Written instruction -
Quote, without change, all of the lines that follow.

Material -

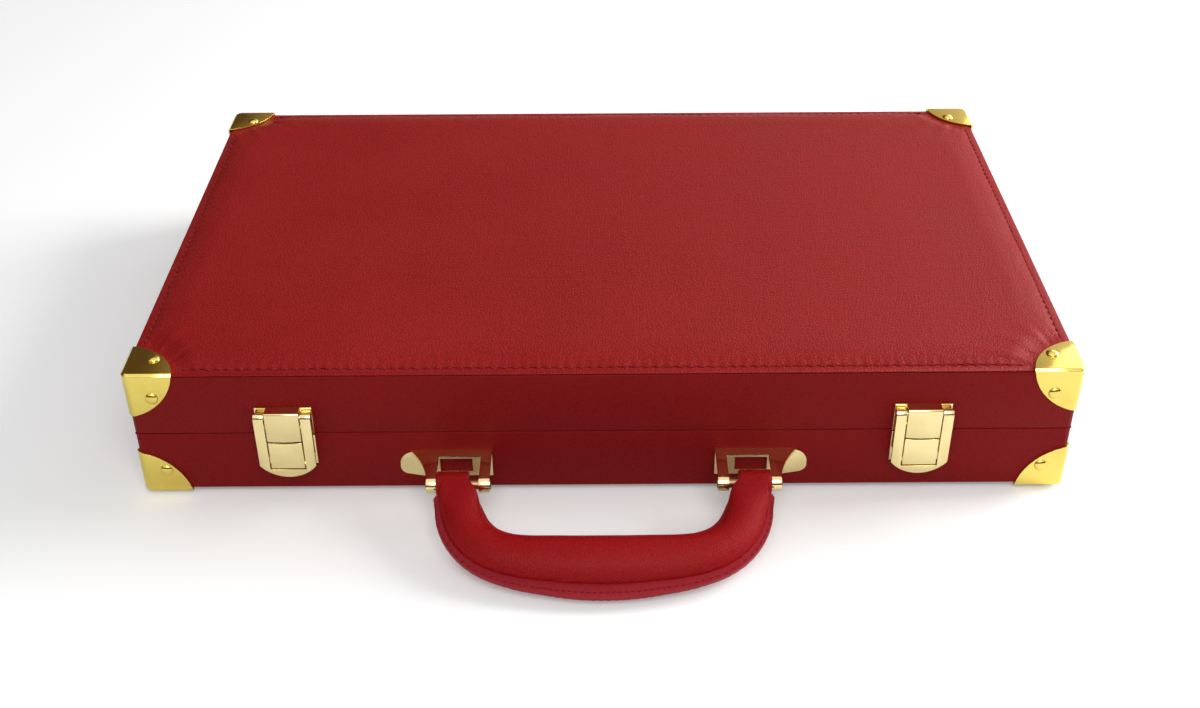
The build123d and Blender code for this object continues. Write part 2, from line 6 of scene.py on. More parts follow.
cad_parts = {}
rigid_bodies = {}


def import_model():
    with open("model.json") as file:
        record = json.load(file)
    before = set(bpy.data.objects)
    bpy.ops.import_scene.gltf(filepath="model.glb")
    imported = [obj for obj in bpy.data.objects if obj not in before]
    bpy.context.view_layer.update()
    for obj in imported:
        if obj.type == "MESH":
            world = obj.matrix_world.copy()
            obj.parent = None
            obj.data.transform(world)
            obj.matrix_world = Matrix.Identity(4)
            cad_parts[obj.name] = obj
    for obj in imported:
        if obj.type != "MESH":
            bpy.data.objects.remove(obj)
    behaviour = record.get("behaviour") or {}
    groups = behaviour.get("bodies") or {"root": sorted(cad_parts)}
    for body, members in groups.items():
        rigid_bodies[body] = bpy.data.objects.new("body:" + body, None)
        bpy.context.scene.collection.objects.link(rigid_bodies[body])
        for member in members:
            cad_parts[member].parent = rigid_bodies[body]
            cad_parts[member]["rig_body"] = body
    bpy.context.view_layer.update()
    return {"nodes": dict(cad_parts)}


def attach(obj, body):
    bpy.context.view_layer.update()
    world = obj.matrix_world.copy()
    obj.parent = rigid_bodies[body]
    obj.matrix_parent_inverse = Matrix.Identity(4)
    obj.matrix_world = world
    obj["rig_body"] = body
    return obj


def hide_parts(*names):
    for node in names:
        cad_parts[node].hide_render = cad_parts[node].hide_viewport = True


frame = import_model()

mm = 0.001

# Camera, table and lamps.
# The case lies on a plain white table in soft studio light.
# The camera stands in front and looks down at it by about thirty-five degrees.

picture_width = 1200.0
focal_length = 1512.84  # in pixels of the photograph
camera_place = (-1.64 * mm, -602.71 * mm, 401.05 * mm)
camera_turn, camera_tip, camera_lean = -0.050, 90.0 - 34.443, -0.333  # in degrees


def linked(name, data):
    """A new object in the scene that shows the given data."""
    thing = bpy.data.objects.new(name, data)
    bpy.context.scene.collection.objects.link(thing)
    return thing


camera_data = bpy.data.cameras.new("camera")
camera_data.sensor_width = 36.0
camera_data.lens = camera_data.sensor_width * focal_length / picture_width
camera_data.clip_start = 0.01
camera = linked("camera", camera_data)
camera.location = camera_place
turn = Matrix.Rotation(math.radians(camera_turn), 3, "Z")
tip = Matrix.Rotation(math.radians(camera_tip), 3, "X")
lean = Matrix.Rotation(math.radians(camera_lean), 3, "Z")
camera.rotation_euler = (turn @ tip @ lean).to_euler()
bpy.context.scene.camera = camera
bpy.context.scene.view_settings.view_transform = "Standard"


def set_sockets(node, sockets):
    """Give a shader node's inputs their values, or link them to outputs of other nodes."""
    for socket, value in sockets.items():
        if isinstance(value, bpy.types.NodeSocket):
            node.id_data.links.new(value, node.inputs[socket])
        else:
            node.inputs[socket].default_value = value


def add_node(tree, kind, sockets=None, **settings):
    """A new shader node with its settings and inputs."""
    node = tree.nodes.new(kind)
    for key, value in settings.items():
        setattr(node, key, value)
    set_sockets(node, sockets or {})
    return node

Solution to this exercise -
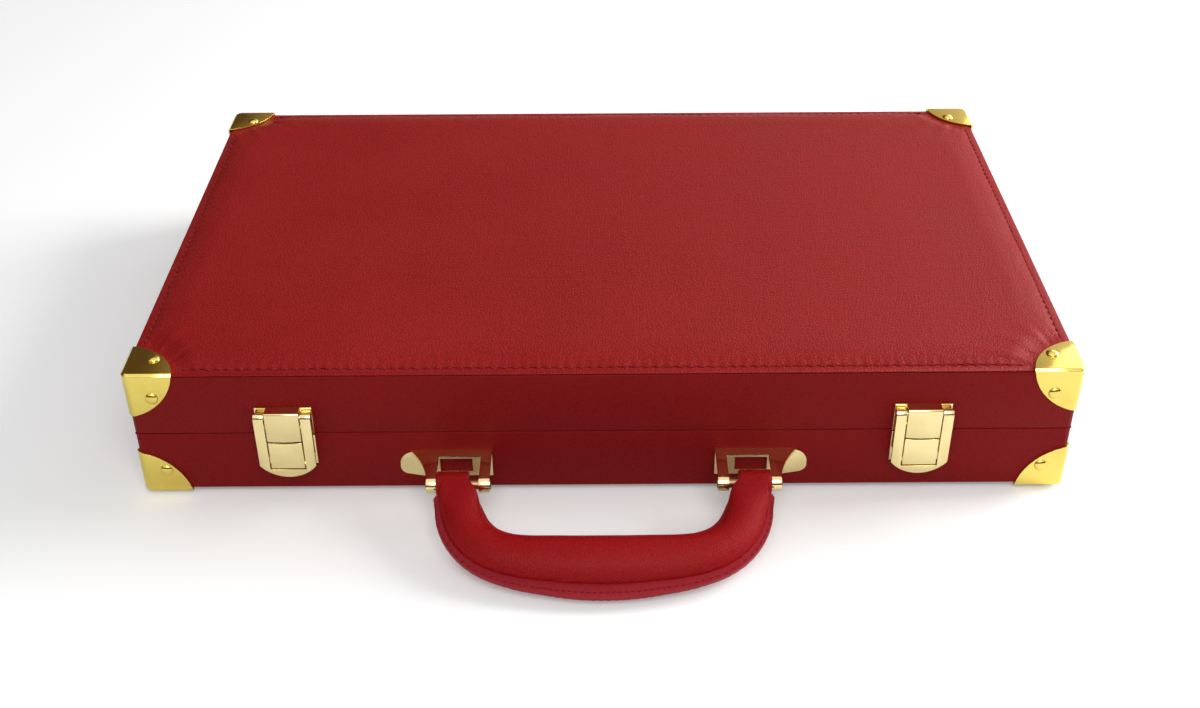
The build123d and Blender code for this object continues. Write part 2, from line 6 of scene.py on. More parts follow.
cad_parts = {}
rigid_bodies = {}


def import_model():
    with open("model.json") as file:
        record = json.load(file)
    before = set(bpy.data.objects)
    bpy.ops.import_scene.gltf(filepath="model.glb")
    imported = [obj for obj in bpy.data.objects if obj not in before]
    bpy.context.view_layer.update()
    for obj in imported:
        if obj.type == "MESH":
            world = obj.matrix_world.copy()
            obj.parent = None
            obj.data.transform(world)
            obj.matrix_world = Matrix.Identity(4)
            cad_parts[obj.name] = obj
    for obj in imported:
        if obj.type != "MESH":
            bpy.data.objects.remove(obj)
    behaviour = record.get("behaviour") or {}
    groups = behaviour.get("bodies") or {"root": sorted(cad_parts)}
    for body, members in groups.items():
        rigid_bodies[body] = bpy.data.objects.new("body:" + body, None)
        bpy.context.scene.collection.objects.link(rigid_bodies[body])
        for member in members:
            cad_parts[member].parent = rigid_bodies[body]
            cad_parts[member]["rig_body"] = body
    bpy.context.view_layer.update()
    return {"nodes": dict(cad_parts)}


def attach(obj, body):
    bpy.context.view_layer.update()
    world = obj.matrix_world.copy()
    obj.parent = rigid_bodies[body]
    obj.matrix_parent_inverse = Matrix.Identity(4)
    obj.matrix_world = world
    obj["rig_body"] = body
    return obj


def hide_parts(*names):
    for node in names:
        cad_parts[node].hide_render = cad_parts[node].hide_viewport = True


frame = import_model()

mm = 0.001

# Camera, table and lamps.
# The case lies on a plain white table in soft studio light.
# The camera stands in front and looks down at it by about thirty-five degrees.

picture_width = 1200.0
focal_length = 1512.84  # in pixels of the photograph
camera_place = (-1.64 * mm, -602.71 * mm, 401.05 * mm)
camera_turn, camera_tip, camera_lean = -0.050, 90.0 - 34.443, -0.333  # in degrees


def linked(name, data):
    """A new object in the scene that shows the given data."""
    thing = bpy.data.objects.new(name, data)
    bpy.context.scene.collection.objects.link(thing)
    return thing


camera_data = bpy.data.cameras.new("camera")
camera_data.sensor_width = 36.0
camera_data.lens = camera_data.sensor_width * focal_length / picture_width
camera_data.clip_start = 0.01
camera = linked("camera", camera_data)
camera.location = camera_place
turn = Matrix.Rotation(math.radians(camera_turn), 3, "Z")
tip = Matrix.Rotation(math.radians(camera_tip), 3, "X")
lean = Matrix.Rotation(math.radians(camera_lean), 3, "Z")
camera.rotation_euler = (turn @ tip @ lean).to_euler()
bpy.context.scene.camera = camera
bpy.context.scene.view_settings.view_transform = "Standard"


def set_sockets(node, sockets):
    """Give a shader node's inputs their values, or link them to outputs of other nodes."""
    for socket, value in sockets.items():
        if isinstance(value, bpy.types.NodeSocket):
            node.id_data.links.new(value, node.inputs[socket])
        else:
            node.inputs[socket].default_value = value


def add_node(tree, kind, sockets=None, **settings):
    """A new shader node with its settings and inputs."""
    node = tree.nodes.new(kind)
    for key, value in settings.items():
        setattr(node, key, value)
    set_sockets(node, sockets or {})
    return node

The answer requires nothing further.